[START DATA FOR THIS EXERCISE]

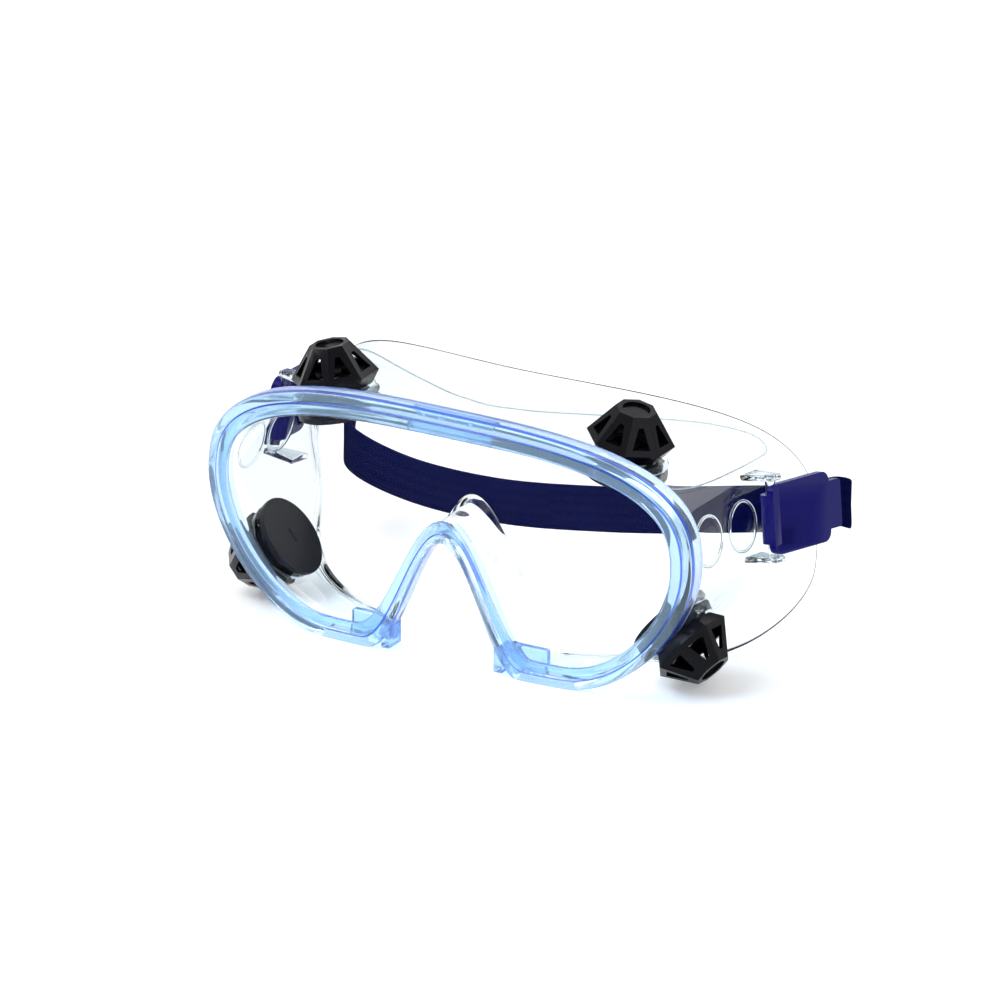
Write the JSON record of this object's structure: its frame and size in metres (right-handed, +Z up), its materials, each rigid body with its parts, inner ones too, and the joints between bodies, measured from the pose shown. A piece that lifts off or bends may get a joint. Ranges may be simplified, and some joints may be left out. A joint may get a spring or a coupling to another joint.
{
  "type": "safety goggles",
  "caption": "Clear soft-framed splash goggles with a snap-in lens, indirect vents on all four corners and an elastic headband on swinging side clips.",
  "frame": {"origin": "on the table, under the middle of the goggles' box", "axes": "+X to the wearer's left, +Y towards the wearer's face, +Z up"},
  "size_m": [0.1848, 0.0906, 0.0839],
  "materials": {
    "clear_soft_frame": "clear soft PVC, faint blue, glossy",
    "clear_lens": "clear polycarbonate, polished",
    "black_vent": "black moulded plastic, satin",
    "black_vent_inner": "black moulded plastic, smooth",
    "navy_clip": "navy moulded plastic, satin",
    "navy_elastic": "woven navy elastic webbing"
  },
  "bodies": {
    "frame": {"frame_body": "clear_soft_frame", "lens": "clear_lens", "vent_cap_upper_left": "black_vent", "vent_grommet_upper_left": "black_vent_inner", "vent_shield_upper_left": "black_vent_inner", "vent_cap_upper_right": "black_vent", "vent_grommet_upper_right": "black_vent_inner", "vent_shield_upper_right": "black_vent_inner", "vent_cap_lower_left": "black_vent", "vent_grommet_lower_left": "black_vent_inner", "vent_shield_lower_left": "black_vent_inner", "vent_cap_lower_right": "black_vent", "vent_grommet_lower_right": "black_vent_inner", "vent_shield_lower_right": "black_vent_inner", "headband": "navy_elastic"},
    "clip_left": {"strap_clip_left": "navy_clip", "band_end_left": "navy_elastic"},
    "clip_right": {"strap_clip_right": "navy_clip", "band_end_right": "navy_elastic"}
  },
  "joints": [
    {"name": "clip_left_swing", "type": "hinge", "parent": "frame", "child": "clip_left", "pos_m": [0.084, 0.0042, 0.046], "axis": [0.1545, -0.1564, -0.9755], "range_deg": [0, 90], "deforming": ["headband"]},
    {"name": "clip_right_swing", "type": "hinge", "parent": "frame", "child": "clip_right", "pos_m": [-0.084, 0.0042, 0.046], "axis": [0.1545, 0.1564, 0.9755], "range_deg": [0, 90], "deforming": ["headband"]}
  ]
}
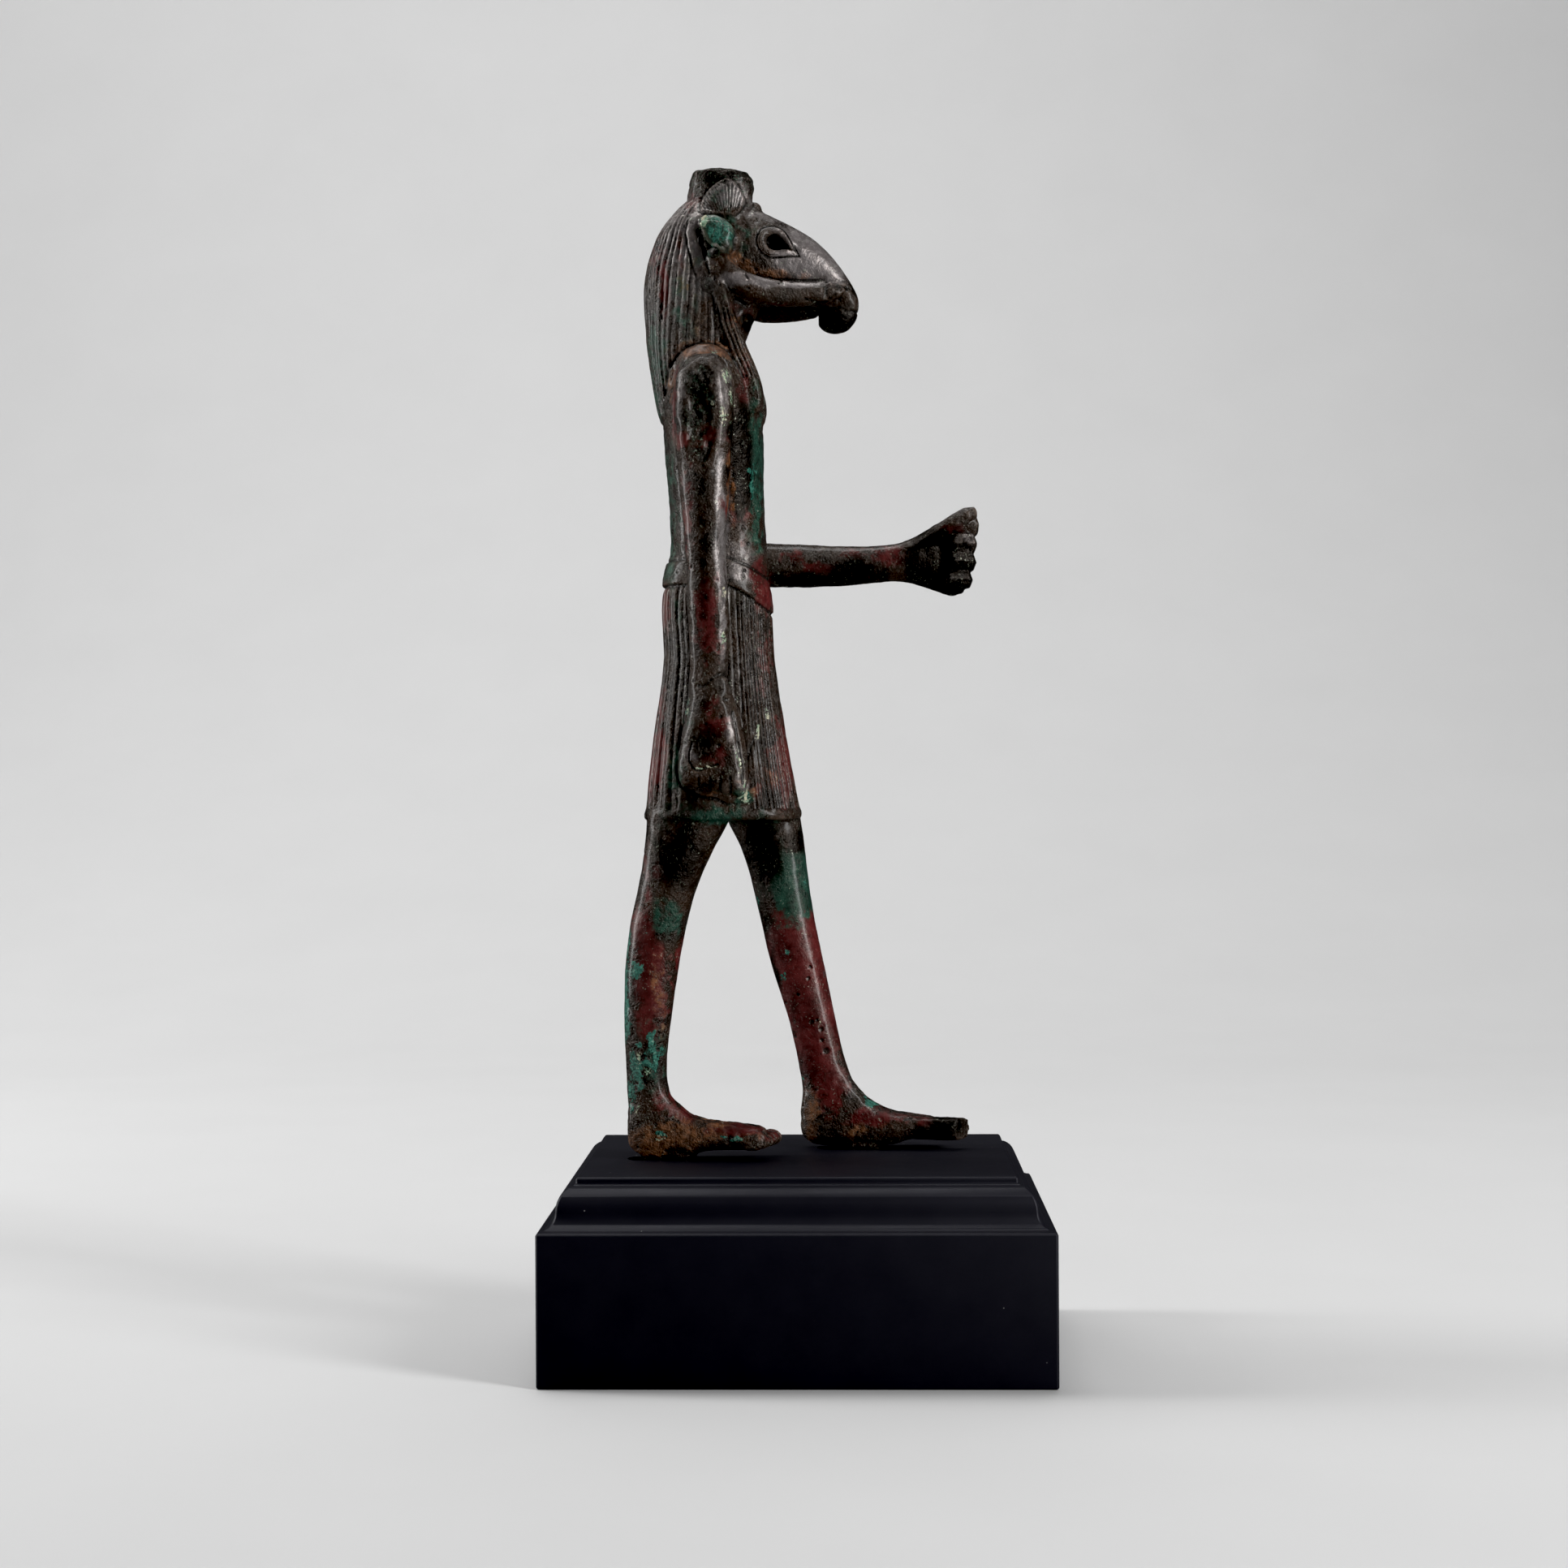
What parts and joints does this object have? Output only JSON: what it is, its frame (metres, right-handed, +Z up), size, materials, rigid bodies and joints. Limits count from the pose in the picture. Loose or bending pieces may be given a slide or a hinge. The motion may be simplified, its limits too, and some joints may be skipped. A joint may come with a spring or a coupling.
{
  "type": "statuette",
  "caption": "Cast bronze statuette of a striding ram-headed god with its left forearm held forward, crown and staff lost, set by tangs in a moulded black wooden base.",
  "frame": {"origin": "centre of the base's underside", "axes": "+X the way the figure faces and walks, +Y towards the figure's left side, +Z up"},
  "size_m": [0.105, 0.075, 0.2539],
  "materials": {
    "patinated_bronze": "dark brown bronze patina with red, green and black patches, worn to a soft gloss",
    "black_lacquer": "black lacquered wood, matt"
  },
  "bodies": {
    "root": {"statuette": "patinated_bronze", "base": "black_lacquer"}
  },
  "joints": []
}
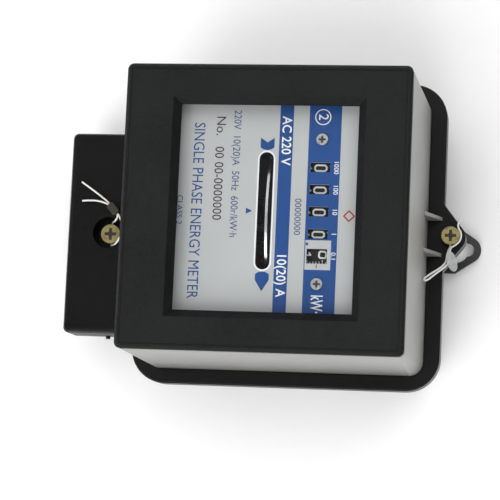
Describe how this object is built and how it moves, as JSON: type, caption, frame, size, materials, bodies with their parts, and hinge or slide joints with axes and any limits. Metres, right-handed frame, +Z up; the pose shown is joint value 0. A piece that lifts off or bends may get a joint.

[END DATA FOR THIS EXERCISE]

WHAT THIS TASK INVOLVES:
Each line above is to be repeated exactly.

FULL SOLUTION:
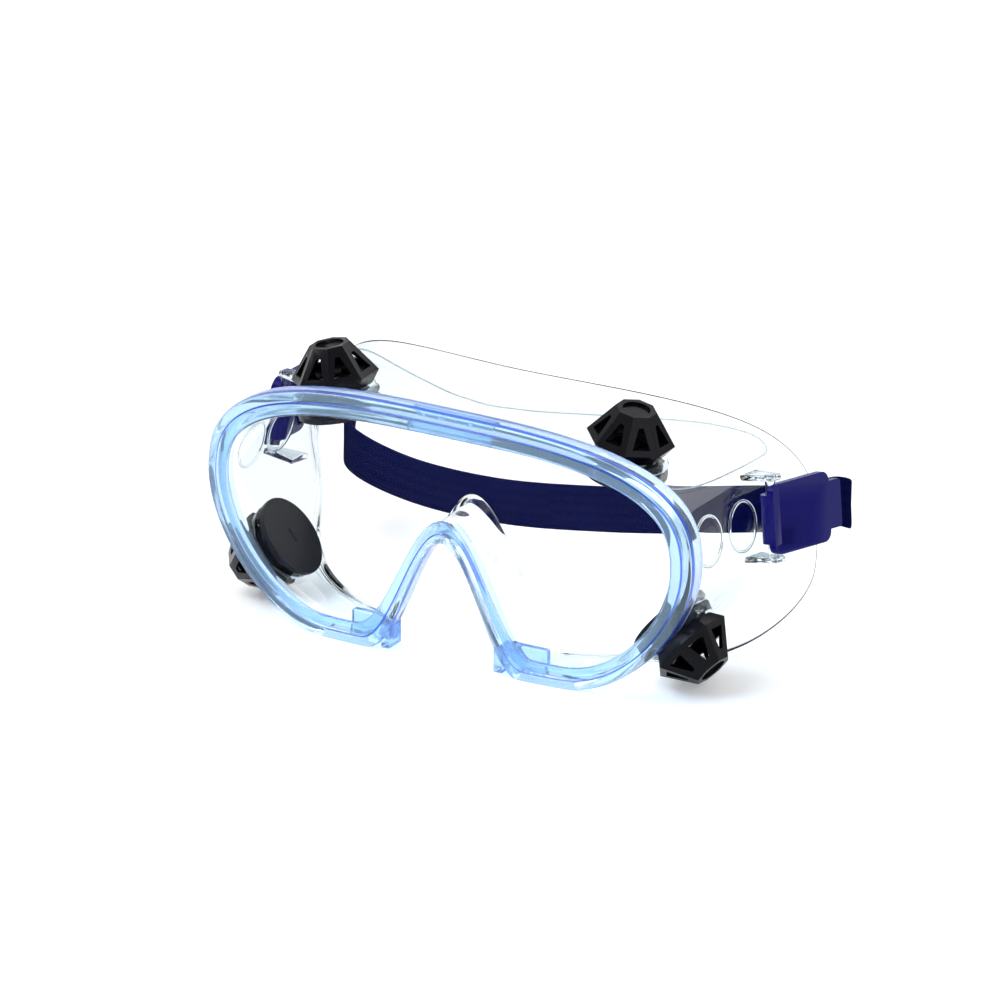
Write the JSON record of this object's structure: its frame and size in metres (right-handed, +Z up), its materials, each rigid body with its parts, inner ones too, and the joints between bodies, measured from the pose shown. A piece that lifts off or bends may get a joint. Ranges may be simplified, and some joints may be left out. A joint may get a spring or a coupling to another joint.
{
  "type": "safety goggles",
  "caption": "Clear soft-framed splash goggles with a snap-in lens, indirect vents on all four corners and an elastic headband on swinging side clips.",
  "frame": {"origin": "on the table, under the middle of the goggles' box", "axes": "+X to the wearer's left, +Y towards the wearer's face, +Z up"},
  "size_m": [0.1848, 0.0906, 0.0839],
  "materials": {
    "clear_soft_frame": "clear soft PVC, faint blue, glossy",
    "clear_lens": "clear polycarbonate, polished",
    "black_vent": "black moulded plastic, satin",
    "black_vent_inner": "black moulded plastic, smooth",
    "navy_clip": "navy moulded plastic, satin",
    "navy_elastic": "woven navy elastic webbing"
  },
  "bodies": {
    "frame": {"frame_body": "clear_soft_frame", "lens": "clear_lens", "vent_cap_upper_left": "black_vent", "vent_grommet_upper_left": "black_vent_inner", "vent_shield_upper_left": "black_vent_inner", "vent_cap_upper_right": "black_vent", "vent_grommet_upper_right": "black_vent_inner", "vent_shield_upper_right": "black_vent_inner", "vent_cap_lower_left": "black_vent", "vent_grommet_lower_left": "black_vent_inner", "vent_shield_lower_left": "black_vent_inner", "vent_cap_lower_right": "black_vent", "vent_grommet_lower_right": "black_vent_inner", "vent_shield_lower_right": "black_vent_inner", "headband": "navy_elastic"},
    "clip_left": {"strap_clip_left": "navy_clip", "band_end_left": "navy_elastic"},
    "clip_right": {"strap_clip_right": "navy_clip", "band_end_right": "navy_elastic"}
  },
  "joints": [
    {"name": "clip_left_swing", "type": "hinge", "parent": "frame", "child": "clip_left", "pos_m": [0.084, 0.0042, 0.046], "axis": [0.1545, -0.1564, -0.9755], "range_deg": [0, 90], "deforming": ["headband"]},
    {"name": "clip_right_swing", "type": "hinge", "parent": "frame", "child": "clip_right", "pos_m": [-0.084, 0.0042, 0.046], "axis": [0.1545, 0.1564, 0.9755], "range_deg": [0, 90], "deforming": ["headband"]}
  ]
}
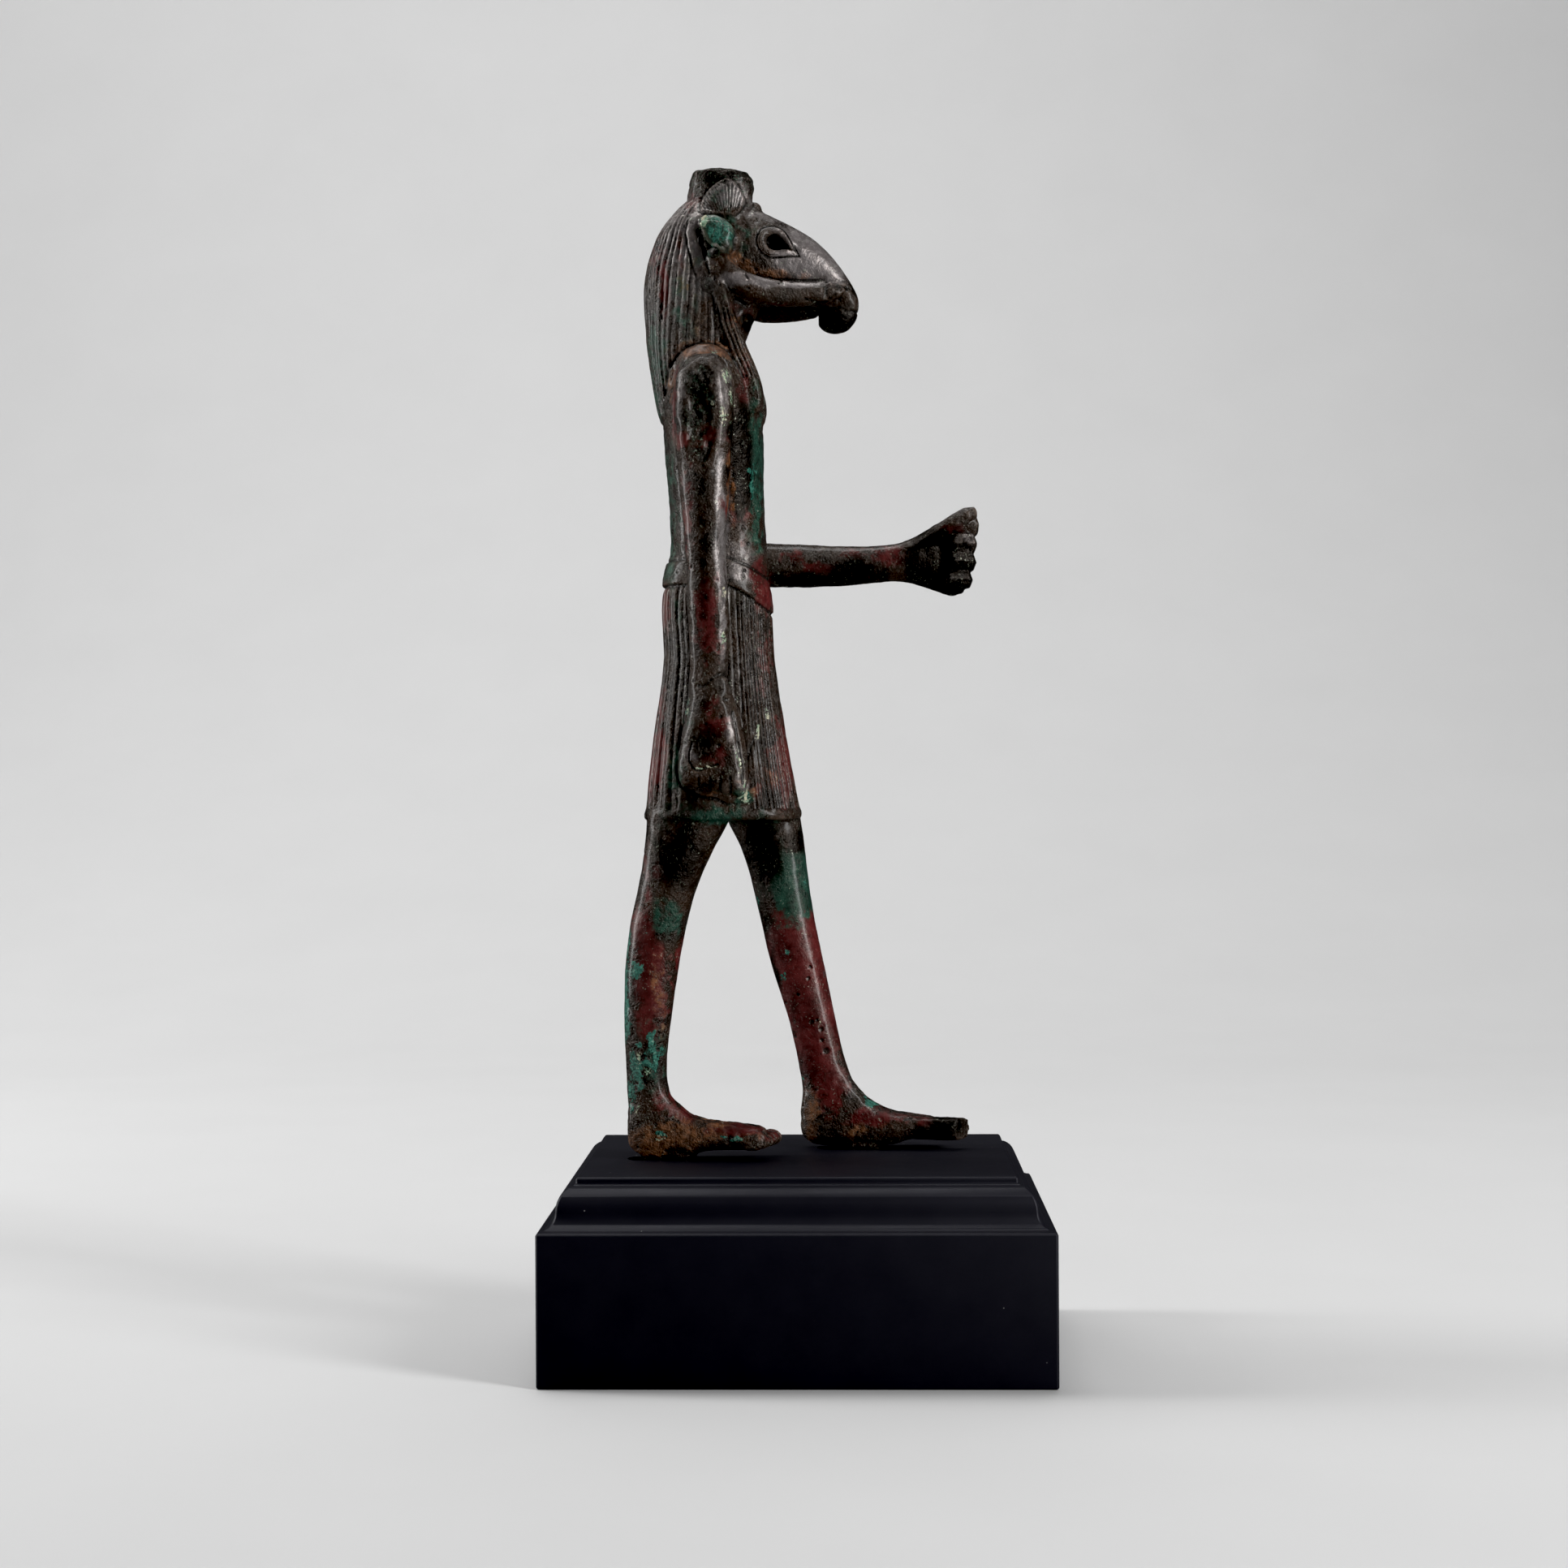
What parts and joints does this object have? Output only JSON: what it is, its frame (metres, right-handed, +Z up), size, materials, rigid bodies and joints. Limits count from the pose in the picture. Loose or bending pieces may be given a slide or a hinge. The motion may be simplified, its limits too, and some joints may be skipped. A joint may come with a spring or a coupling.
{
  "type": "statuette",
  "caption": "Cast bronze statuette of a striding ram-headed god with its left forearm held forward, crown and staff lost, set by tangs in a moulded black wooden base.",
  "frame": {"origin": "centre of the base's underside", "axes": "+X the way the figure faces and walks, +Y towards the figure's left side, +Z up"},
  "size_m": [0.105, 0.075, 0.2539],
  "materials": {
    "patinated_bronze": "dark brown bronze patina with red, green and black patches, worn to a soft gloss",
    "black_lacquer": "black lacquered wood, matt"
  },
  "bodies": {
    "root": {"statuette": "patinated_bronze", "base": "black_lacquer"}
  },
  "joints": []
}
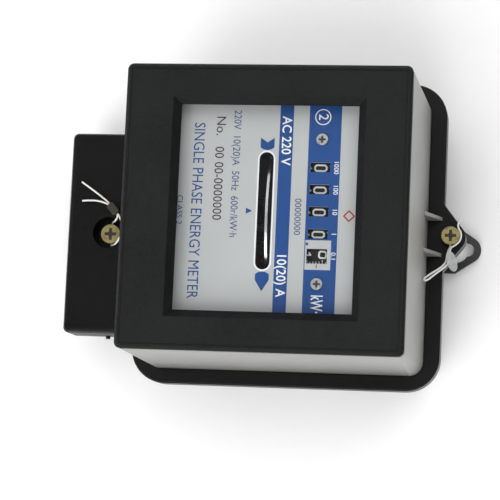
Describe how this object is built and how it moves, as JSON: type, caption, frame, size, materials, bodies with their parts, and hinge or slide joints with axes and any limits. Metres, right-handed frame, +Z up; the pose shown is joint value 0. A piece that lifts off or bends may get a joint.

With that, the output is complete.